**Exercise:** Starting from the line that contains "ends = make_ends()", copy every line exactly until the line that contains "zip(*points))), Vector(map(max, zip(*points)))", which is also included.

**Data lines:**
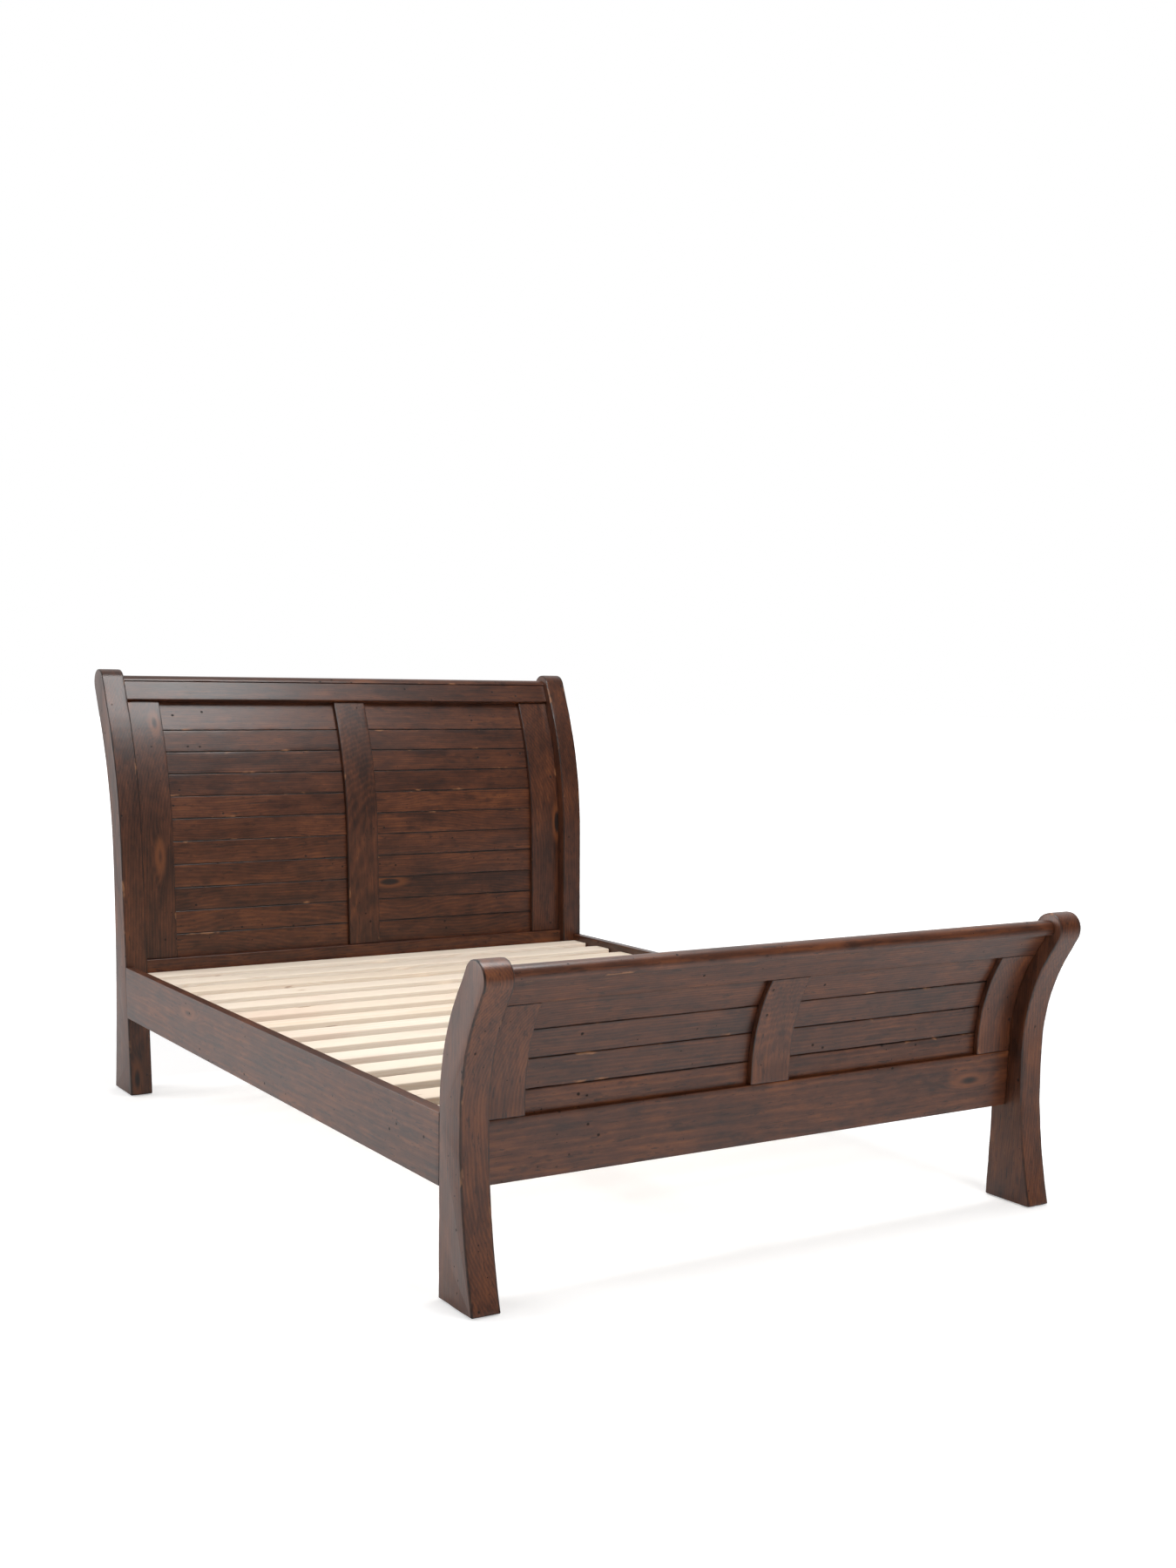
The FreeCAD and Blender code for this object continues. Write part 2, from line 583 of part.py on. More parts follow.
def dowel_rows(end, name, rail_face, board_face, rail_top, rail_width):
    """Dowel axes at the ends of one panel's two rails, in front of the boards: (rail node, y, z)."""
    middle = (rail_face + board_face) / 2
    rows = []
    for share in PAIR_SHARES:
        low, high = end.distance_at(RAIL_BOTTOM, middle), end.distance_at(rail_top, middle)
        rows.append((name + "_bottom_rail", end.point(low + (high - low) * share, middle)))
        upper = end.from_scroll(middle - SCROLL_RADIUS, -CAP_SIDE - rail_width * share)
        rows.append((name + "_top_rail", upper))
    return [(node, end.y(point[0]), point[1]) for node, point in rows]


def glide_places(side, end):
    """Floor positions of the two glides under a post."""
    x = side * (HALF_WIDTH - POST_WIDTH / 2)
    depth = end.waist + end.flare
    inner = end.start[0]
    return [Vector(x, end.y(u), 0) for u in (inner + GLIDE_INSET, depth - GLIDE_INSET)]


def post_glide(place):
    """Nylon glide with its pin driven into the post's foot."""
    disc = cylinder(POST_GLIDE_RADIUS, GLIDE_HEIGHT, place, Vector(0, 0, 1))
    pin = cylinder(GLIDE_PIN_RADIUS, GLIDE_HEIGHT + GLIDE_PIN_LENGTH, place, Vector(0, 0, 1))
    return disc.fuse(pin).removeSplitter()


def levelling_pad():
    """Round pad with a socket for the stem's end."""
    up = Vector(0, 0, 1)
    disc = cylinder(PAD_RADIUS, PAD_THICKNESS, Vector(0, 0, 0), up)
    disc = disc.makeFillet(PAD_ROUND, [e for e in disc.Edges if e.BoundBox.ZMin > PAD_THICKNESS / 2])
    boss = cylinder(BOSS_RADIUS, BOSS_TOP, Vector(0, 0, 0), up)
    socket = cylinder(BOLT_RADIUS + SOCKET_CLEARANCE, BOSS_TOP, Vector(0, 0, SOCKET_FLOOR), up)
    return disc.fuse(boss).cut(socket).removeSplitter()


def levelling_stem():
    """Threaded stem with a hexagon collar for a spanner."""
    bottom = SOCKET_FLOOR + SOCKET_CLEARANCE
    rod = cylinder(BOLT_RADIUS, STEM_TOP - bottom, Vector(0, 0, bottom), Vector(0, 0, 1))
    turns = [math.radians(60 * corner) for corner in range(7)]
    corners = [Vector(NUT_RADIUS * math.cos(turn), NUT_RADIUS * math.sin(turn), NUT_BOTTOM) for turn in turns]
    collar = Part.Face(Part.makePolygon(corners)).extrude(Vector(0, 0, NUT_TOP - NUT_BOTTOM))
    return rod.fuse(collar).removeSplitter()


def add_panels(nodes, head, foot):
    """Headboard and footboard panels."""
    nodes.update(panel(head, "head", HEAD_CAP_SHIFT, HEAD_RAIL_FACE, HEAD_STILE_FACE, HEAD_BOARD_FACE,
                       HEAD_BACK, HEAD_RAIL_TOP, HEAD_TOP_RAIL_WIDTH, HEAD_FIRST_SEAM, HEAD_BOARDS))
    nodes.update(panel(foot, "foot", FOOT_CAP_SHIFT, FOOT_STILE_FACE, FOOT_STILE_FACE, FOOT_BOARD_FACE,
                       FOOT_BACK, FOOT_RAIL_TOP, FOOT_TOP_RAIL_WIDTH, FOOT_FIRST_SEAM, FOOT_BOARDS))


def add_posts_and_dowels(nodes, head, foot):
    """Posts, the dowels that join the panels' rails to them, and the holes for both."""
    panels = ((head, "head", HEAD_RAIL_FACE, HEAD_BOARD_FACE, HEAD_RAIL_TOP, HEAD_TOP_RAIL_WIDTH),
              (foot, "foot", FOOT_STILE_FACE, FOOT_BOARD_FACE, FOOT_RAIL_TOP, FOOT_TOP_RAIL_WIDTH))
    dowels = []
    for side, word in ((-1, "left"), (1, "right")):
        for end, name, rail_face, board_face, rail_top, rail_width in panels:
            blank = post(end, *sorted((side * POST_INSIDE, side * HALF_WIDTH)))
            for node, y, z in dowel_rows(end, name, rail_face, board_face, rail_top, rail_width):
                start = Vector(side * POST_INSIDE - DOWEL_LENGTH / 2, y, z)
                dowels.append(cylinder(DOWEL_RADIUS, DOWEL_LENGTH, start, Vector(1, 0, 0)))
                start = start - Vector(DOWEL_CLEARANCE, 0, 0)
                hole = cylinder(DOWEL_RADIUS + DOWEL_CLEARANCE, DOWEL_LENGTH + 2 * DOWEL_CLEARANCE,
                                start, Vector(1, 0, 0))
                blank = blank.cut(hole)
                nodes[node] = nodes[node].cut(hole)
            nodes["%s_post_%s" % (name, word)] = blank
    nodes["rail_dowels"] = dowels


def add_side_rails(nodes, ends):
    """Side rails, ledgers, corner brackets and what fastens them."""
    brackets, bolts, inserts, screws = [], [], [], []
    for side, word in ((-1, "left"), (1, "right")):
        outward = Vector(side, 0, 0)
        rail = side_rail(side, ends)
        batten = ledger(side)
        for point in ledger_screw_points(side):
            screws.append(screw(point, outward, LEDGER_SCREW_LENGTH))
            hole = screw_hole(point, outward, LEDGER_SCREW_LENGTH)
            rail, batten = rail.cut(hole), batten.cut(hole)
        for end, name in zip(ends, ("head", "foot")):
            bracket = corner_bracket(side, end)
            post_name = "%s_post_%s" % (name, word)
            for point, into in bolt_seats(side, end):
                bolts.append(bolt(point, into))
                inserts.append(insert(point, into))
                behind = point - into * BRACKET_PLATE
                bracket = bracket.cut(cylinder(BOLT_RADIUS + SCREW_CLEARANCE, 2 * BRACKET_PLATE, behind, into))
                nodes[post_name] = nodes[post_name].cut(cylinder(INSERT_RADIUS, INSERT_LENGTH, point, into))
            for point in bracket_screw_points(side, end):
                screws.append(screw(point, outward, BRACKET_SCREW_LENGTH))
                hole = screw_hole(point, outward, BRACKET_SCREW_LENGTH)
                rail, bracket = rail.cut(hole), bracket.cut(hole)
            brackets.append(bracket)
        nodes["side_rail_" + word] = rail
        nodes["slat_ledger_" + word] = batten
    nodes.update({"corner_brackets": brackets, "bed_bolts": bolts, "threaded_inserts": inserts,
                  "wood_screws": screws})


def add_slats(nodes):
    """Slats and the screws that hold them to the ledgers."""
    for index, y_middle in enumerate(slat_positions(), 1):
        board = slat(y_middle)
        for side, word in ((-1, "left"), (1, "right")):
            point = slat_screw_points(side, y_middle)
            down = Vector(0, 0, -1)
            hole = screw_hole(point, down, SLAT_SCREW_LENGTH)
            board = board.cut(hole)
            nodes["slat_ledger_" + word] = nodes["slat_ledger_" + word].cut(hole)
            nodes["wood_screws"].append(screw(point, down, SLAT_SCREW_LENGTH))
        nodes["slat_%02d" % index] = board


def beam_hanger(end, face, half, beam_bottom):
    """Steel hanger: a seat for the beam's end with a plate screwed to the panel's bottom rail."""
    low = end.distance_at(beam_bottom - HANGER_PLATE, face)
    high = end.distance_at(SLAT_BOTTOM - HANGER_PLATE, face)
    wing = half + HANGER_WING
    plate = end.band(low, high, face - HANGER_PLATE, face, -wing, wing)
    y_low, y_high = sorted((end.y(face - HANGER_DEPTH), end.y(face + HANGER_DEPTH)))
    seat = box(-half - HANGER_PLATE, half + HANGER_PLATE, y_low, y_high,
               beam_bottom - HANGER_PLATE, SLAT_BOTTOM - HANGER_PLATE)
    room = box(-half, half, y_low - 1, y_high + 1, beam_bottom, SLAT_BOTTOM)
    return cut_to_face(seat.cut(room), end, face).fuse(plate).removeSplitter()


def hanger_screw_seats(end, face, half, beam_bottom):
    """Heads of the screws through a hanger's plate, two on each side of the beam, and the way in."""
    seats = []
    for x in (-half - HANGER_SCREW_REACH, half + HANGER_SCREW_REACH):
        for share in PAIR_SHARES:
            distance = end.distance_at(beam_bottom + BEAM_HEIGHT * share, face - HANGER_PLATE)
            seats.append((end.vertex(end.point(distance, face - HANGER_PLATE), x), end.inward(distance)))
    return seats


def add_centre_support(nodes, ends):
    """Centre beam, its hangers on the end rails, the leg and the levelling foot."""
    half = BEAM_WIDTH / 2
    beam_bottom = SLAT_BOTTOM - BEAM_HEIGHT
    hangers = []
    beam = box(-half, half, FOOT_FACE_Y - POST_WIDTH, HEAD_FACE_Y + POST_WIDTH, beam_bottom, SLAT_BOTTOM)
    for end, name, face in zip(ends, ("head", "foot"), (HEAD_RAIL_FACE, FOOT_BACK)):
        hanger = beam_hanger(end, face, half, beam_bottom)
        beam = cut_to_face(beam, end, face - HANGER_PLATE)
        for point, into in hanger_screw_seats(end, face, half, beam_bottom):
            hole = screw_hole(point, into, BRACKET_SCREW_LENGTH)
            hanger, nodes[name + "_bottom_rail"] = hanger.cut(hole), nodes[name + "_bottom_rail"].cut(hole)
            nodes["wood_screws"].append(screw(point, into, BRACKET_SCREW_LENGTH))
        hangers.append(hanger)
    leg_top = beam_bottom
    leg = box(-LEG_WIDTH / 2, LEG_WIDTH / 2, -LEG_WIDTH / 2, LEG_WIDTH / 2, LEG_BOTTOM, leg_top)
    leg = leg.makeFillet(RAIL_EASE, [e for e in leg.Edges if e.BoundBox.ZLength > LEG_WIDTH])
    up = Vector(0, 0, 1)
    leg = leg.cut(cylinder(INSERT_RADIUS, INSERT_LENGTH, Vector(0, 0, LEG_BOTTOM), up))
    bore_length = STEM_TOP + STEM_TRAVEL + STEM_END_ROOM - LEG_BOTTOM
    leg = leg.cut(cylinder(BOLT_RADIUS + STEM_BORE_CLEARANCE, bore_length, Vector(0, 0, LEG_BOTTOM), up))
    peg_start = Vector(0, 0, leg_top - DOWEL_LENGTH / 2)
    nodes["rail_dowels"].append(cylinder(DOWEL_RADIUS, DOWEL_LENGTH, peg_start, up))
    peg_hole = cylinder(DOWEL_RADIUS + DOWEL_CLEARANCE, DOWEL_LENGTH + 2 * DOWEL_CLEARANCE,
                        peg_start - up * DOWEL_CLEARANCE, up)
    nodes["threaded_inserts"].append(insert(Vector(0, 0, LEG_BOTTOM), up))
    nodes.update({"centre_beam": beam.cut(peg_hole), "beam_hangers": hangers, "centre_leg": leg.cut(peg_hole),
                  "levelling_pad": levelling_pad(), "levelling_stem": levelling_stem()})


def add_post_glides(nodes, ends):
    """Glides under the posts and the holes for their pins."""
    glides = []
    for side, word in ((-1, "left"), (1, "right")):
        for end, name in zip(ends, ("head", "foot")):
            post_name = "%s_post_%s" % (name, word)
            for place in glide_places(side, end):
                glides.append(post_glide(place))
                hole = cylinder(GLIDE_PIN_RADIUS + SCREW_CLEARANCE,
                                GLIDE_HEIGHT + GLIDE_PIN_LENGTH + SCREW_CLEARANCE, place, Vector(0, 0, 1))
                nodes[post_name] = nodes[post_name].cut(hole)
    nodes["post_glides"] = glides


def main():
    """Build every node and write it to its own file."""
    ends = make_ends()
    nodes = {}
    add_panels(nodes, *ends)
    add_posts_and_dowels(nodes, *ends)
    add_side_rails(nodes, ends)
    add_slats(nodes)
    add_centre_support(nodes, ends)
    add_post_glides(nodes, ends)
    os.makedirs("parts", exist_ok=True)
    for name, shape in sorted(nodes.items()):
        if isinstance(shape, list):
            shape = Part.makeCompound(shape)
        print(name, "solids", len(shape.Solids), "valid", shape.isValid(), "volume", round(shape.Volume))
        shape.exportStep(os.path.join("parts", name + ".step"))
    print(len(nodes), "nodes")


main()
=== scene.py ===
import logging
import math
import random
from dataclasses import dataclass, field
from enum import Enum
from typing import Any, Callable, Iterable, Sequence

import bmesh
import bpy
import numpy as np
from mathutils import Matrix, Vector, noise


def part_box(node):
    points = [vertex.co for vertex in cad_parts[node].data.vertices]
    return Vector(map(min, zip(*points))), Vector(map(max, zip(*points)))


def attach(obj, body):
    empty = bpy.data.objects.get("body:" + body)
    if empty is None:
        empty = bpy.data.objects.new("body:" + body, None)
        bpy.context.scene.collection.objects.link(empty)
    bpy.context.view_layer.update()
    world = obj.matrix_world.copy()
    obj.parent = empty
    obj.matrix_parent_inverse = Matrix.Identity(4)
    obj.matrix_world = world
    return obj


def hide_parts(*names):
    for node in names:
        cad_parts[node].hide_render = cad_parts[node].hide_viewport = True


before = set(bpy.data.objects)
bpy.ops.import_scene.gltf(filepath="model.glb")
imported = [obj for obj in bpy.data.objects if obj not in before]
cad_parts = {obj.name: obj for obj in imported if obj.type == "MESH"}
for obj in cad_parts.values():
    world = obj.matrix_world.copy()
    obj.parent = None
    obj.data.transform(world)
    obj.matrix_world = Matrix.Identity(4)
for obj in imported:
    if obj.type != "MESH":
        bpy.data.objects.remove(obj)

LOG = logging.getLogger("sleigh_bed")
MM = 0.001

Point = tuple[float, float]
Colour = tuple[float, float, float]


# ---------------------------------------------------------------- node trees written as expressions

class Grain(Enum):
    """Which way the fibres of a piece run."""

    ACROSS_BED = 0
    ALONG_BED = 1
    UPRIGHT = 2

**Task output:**
    ends = make_ends()
    nodes = {}
    add_panels(nodes, *ends)
    add_posts_and_dowels(nodes, *ends)
    add_side_rails(nodes, ends)
    add_slats(nodes)
    add_centre_support(nodes, ends)
    add_post_glides(nodes, ends)
    os.makedirs("parts", exist_ok=True)
    for name, shape in sorted(nodes.items()):
        if isinstance(shape, list):
            shape = Part.makeCompound(shape)
        print(name, "solids", len(shape.Solids), "valid", shape.isValid(), "volume", round(shape.Volume))
        shape.exportStep(os.path.join("parts", name + ".step"))
    print(len(nodes), "nodes")


main()
=== scene.py ===
import logging
import math
import random
from dataclasses import dataclass, field
from enum import Enum
from typing import Any, Callable, Iterable, Sequence

import bmesh
import bpy
import numpy as np
from mathutils import Matrix, Vector, noise


def part_box(node):
    points = [vertex.co for vertex in cad_parts[node].data.vertices]
    return Vector(map(min, zip(*points))), Vector(map(max, zip(*points)))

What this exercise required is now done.